I stare at him. This has to be the same Devi ma Madhu and Guddi and Anupam were heading to see, the one for whom they dressed and decorated me. But what interest could she possibly have in scientists? How has she wandered into Karun’s story?

Jaz opens one of the packets of orange biscuits we stocked up on at Sequeira’s and hands over two of them. The manager’s fingers tremble as he stuffs them into his mouth. He masticates noisily, ravenously, then closes his eyes. “A van—the Devi sent a white van with a blue stripe—very luxurious, might even have been air-conditioned, I think. Eight days ago, on the eighth—I can see it now—the day before the bombs reduced the streets to rubble. Except they refused to go, can you believe it? ‘We have to stamp out superstition, not sell out to this Devi character.’ That troublemaker Moorthy, always appointing himself in charge—you know the crusading Madrasi type.
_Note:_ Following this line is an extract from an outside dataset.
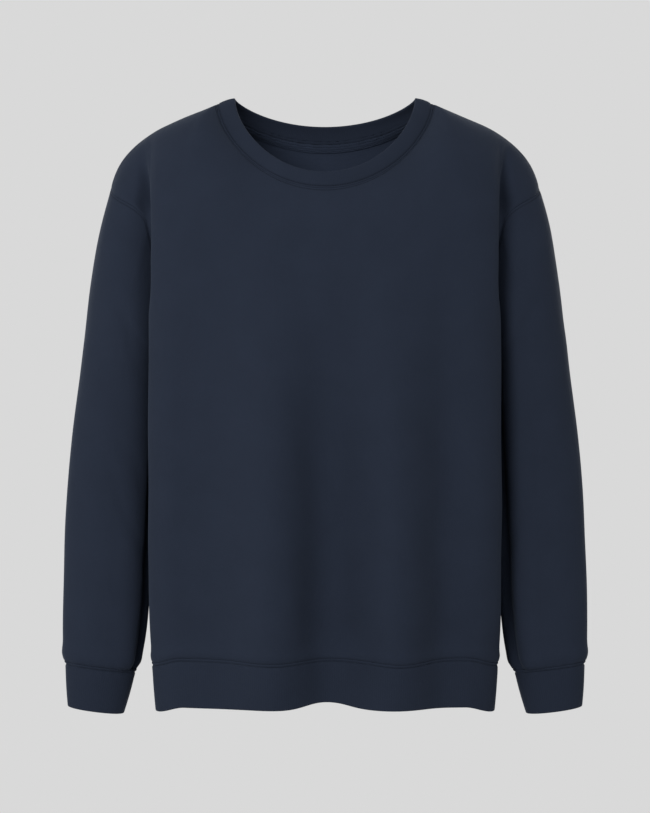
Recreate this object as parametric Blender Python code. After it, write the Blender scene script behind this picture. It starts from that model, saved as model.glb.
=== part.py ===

He complained from the minute he arrived—sheets not clean enough, too much milk in the tea.”

The manager lapses into silence. Jaz feeds him more biscuits, directly into his mouth one by one, as if inserting coins into a jukebox. “I tried warning them this wasn’t an invitation to some tea party, that the last thing they wanted to do was annoy the Devi, but they paid me no heed. Moorthy sent the driver back quite grandly, to tell her they would come only if she agreed to a public debate. ‘One where we would have an opportunity to unmask any trickery. For the people’s sake, because we’re scientists.’ As if the masses are clamoring to hear what scientists think.”